Hey Ben thanks for your reply,
Yeah I'm not happy having to do all that work or have it on my mind while filming during the day. It would cost $600-$800 extra for something like this (I think, I need to look at figures again). That would be just adding on the live projection. You have a very good point about rethinking how I produce the final product, I could do a live edit with switching but in the end the final product will suffer greatly as it won't be as creative as I would want it to be. It would not be as enjoyable as I want the quality of it to be. So I have a lot of thinking to do especially considering the market I'm in. I don't want to go the route of live projection but if I lose numerous jobs I might have to re adjust. Thanks for you input, it's very much appreciated


Peter Jefferson January 14th, 2007 11:52 PM

good points, however afew things to take note are of this

are those companies offering this doing it to score the client from YOU? As in are they undercutting? Also if theyre offering orojections so cheap, more thn likely theire projectors are the cheaparsed data projectors which arent worth the plastic theyre in.. in the longrun, a decent projector with fatassed resolution and bulb life will make a huge difference. Ansi Lumens and contrast also play a major factor as if the colour/brightness is off, people may assume that its the footage, not he projector

Are these people ofering these cheap prices legit? or are they doing it cashin hand? If theyre avoiding the taxman then of course theyre going to be cheaper..

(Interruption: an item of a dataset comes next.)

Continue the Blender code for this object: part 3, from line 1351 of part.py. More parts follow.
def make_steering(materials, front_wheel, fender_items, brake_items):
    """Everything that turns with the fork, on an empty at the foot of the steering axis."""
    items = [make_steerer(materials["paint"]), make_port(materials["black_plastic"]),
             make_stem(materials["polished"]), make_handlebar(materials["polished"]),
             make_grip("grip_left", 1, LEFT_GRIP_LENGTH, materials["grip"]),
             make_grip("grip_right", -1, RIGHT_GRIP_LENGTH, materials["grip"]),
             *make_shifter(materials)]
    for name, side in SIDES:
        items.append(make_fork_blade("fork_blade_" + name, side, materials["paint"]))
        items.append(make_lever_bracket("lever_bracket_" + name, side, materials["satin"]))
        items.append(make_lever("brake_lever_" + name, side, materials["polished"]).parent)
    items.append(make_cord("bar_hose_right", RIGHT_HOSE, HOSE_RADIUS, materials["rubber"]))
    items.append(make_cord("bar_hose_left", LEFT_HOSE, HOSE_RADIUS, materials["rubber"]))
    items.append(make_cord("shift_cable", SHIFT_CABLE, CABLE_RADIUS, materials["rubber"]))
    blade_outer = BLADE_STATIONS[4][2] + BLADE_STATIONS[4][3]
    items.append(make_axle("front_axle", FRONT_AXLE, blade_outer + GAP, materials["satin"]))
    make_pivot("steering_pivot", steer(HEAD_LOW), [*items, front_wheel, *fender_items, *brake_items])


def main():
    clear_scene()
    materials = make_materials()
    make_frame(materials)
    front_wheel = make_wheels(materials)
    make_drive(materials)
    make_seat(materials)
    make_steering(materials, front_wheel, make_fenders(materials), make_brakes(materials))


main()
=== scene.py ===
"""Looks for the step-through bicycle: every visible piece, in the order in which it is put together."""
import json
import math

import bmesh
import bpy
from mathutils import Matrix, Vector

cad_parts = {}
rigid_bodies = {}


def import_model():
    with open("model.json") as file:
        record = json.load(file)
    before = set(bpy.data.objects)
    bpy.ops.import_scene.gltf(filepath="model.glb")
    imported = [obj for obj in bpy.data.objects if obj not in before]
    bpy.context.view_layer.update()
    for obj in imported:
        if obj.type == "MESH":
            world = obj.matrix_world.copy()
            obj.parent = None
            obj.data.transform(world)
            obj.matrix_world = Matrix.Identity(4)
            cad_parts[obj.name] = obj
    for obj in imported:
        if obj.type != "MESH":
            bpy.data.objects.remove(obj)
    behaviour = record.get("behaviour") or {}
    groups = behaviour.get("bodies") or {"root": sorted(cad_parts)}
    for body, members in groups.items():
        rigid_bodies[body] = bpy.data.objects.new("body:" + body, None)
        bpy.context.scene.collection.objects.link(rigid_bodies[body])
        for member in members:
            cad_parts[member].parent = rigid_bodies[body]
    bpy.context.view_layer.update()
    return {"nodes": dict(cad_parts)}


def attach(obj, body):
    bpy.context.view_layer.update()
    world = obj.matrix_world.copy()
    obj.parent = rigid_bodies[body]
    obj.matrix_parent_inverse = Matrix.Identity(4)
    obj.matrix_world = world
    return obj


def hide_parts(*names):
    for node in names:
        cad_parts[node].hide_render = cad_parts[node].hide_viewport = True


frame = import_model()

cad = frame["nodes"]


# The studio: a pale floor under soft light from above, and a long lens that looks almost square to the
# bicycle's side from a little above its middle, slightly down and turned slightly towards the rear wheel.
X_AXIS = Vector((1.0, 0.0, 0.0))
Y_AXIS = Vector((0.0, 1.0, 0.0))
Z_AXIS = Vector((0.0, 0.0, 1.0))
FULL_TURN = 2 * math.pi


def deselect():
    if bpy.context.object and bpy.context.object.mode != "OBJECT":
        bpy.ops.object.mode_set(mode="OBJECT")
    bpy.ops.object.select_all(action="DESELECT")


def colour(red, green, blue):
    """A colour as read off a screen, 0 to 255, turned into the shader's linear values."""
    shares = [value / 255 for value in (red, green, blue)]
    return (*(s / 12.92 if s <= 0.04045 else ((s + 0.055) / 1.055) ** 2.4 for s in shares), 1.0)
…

If going for a switcher, u could alwuyas try video toaster which is a live switcher and recorder, however to be honest, i dont see why anyone would want this.. its a 12k system for a dedicated PC and console... and it can either be digital or analogue, but good luck finding a 20metree 1394 cable

For a stage show projected ona screen for ""Žase of viewing" then its a good idea, as the crowd can see whats happening on stage much better, however for client ego boosting reasons, i wouldnt recomend it as the filming is totally different. When filming for live, the cameras must ALWAYS be spot on, the operator must ALWAYS be on the ball and NOT make any mistakes. The director or switcher must also know how each camera operator works, and know when to switch between the 2 or 3 or 4 or 5... and ore improtntnly the cameras must be calbrated.
Most switchign boards allow for live colour correction basd on their respective channel. The onus is then on the switcher to ensure that the cameras WB is consistant during the switch.

To be honest, theres not enogh money in it to warrant such an effort.. if there was a market for it (i do 4 live shows a year with abotu 2500 in the crowd, and 6 smaller estepfords (between 300 and 600 in the crowd) ) then it may change things, but id only do this if the package exceeds 5grand. The live switch is not a part of the edit package, so in turn, im doublehanding the job. Also, i dont buy my switchers, i hire them as technology changes and im not willing to fork out 5k for upgrades every year.

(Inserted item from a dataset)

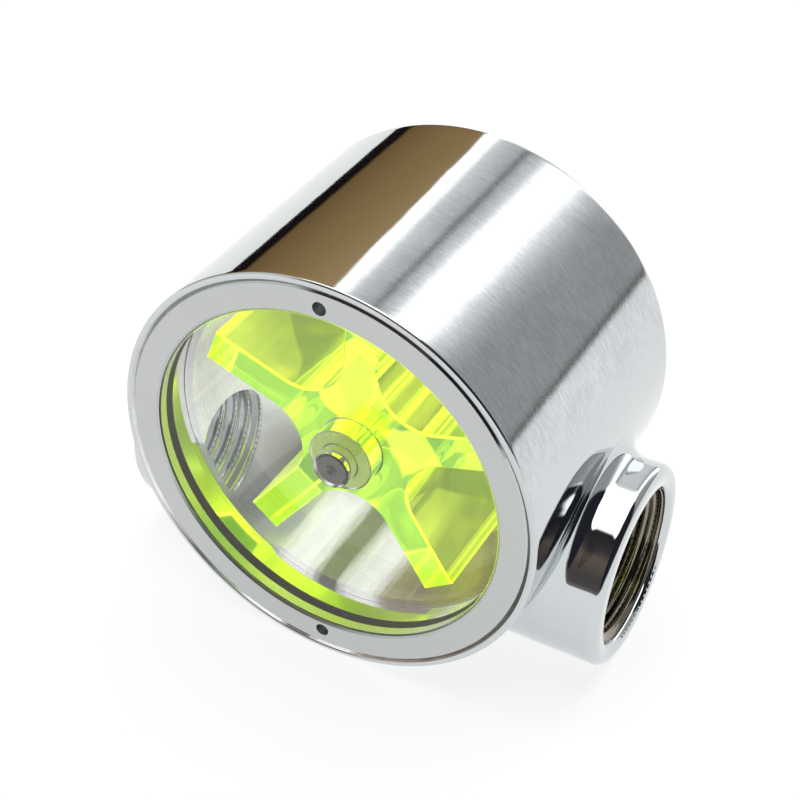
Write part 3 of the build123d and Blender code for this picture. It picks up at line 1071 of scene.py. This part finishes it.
class FLOW_OT_stage(Operator):
    """Builds the plain pale floor, the soft light of the room and the camera"""

    bl_idname = "flow.stage"
    bl_label = "Stage"

    def execute(self, context):
        studio = settings("studio")
        make_floor()
        make_room(studio)
        make_camera(studio)
        context.scene.view_settings.view_transform = "Standard"
        for kind, count in BOUNCES.items():
            setattr(context.scene.cycles, kind, count)
        return {"FINISHED"}


class FLOW_PT_panel(Panel):
    """Lists the steps that dress the flow indicator"""

    bl_idname = "FLOW_PT_panel"
    bl_label = "Flow Indicator"
    bl_space_type = "VIEW_3D"
    bl_region_type = "UI"
    bl_category = "Flow Indicator"

    def draw(self, context):
        for operator in OPERATORS:
            self.layout.operator(operator.bl_idname)


GROUPS = {
    "shell": ShellSizes,
    "thread": ThreadSizes,
    "chrome": ChromeFinish,
    "ring": RingFinish,
    "window": WindowFinish,
    "lime": LimeFinish,
    "studio": StudioSetup,
}
OPERATORS = (
    FLOW_OT_housing,
    FLOW_OT_port_threads,
    FLOW_OT_ring,
    FLOW_OT_window,
    FLOW_OT_rotor,
    FLOW_OT_shaft,
    FLOW_OT_stage,
)


def register():
    for group in GROUPS.values():
        bpy.utils.register_class(group)
    for name, group in GROUPS.items():
        setattr(bpy.types.Scene, "flow_" + name, PointerProperty(type=group))
    for operator in OPERATORS:
        bpy.utils.register_class(operator)
    bpy.utils.register_class(FLOW_PT_panel)


def unregister():
    bpy.utils.unregister_class(FLOW_PT_panel)
    for operator in reversed(OPERATORS):
        bpy.utils.unregister_class(operator)
    for name in GROUPS:
        delattr(bpy.types.Scene, "flow_" + name)
    for group in reversed(list(GROUPS.values())):
        bpy.utils.unregister_class(group)


def corners(pair):
    """Two corner vectors as plain lists."""
    return [list(pair[0]), list(pair[1])]


def main():
    """Registers the add-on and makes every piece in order."""
    register()
    bpy.ops.flow.housing()
    bpy.ops.flow.port_threads()
    bpy.ops.flow.ring()
    bpy.ops.flow.window()
    bpy.ops.flow.rotor()
    bpy.ops.flow.shaft()
    bpy.ops.flow.stage()


if __name__ == "__main__":
    main()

Michael Nistler January 15th, 2007 12:30 AM

Projection at Reception
Hi Monday,

Yes, reception entertainment expectations by our customers are growing. A few years ago, the demand was primarily to view edited love stories, photo montages, interviews, music videos, concept videos (skits), etc.

Lately, Same Day Edits have started to gain popularity (much of it using one of the above with quickie cuts/edits along with some footage from the ceremony). And for those videographers that balk at SDE, no problemo - some of the DJs are more than happy to enter into the videographer's turf! No more just competing with the photographers for a decent shot. Some videographer forums have had charged dicussions about the challenges trying to do a quality shoot when a DJ crew is competing for wedding video. In fact, quite a few videographer contracts have clauses prohibiting competitive for-hire videographers; nice thought, but sometimes the B&G first hired the DJ with THEIR contract already in place.

Anyway, I'm not trying to highjack this thread - the point is, yes, we should expect more B&Gs to seek video entertainment at the receptions. FYI - my rig is a Dell 2300 projector, Draper Road Warrior portable screen, Mackie 450 speakers w/tripods, and a Panasonic DMRES46 DVD player. And yes, they *do* have to pay for it. If the Groom wants a plasma, I'll rent one, have it delivered, and pass through the heafty billing.

Finally, as with any gear, don't overlook the safety considerations! Your insurance agent should know about your gear, especially from a liability perspective. Even if you use gaffers tape, sandbag tripods, etc., we're still at the mercy of someone who's had "one too many" and knocks over 30 pound of gear onto another innocent guest. And who do you think the lawyer will call in the morning? Yet another reason to charge a fair price, right? Another tip - don't keep projector gear out in the reception area longer than necessary.

Who was that guy that said our job was easy, anyway?


Peter Jefferson January 15th, 2007 06:07 AM

""Who was that guy that said our job was easy, anyway?""
The moron who has no idea about what we do...

Allen Williams January 16th, 2007 12:52 AM

We get requests for different types of setups and we offer diferent setups. If we need to subcontract to fill a request then we do without any hesitation.
We have a plasma monitor and a projector with screen & audio. We also have a jib.

A few months ago a client wanted to make sure the congregation could see her daughter from the front for the entire wedding ceremony. They also wanted to show a montage that we created, at the reception. We neded two plasma screens facing the congregation with the feed from one camera feeding both monitors for the ceremony. We subcontracted a DJ to bring in and set up the two monitors. We then used our own equipment for the reception. We were paid well and booked several weddings as a result.

We firmly believe that video belongs to the video industry, not the DJ industry. Even though we sub-contracted some of the work to them, the B&G were able to book all of their video needs with us.

Every job is not the big one with all the bells and whistles but we never turn down a big job because we don't have the equipment. We take the challenge and Make It Work.
Allen W

Monday Isa January 16th, 2007 07:37 AM

Thanks Michael for your reply, it's very much appreciated.

Thanks for the reply Allen also, its very much appreciated.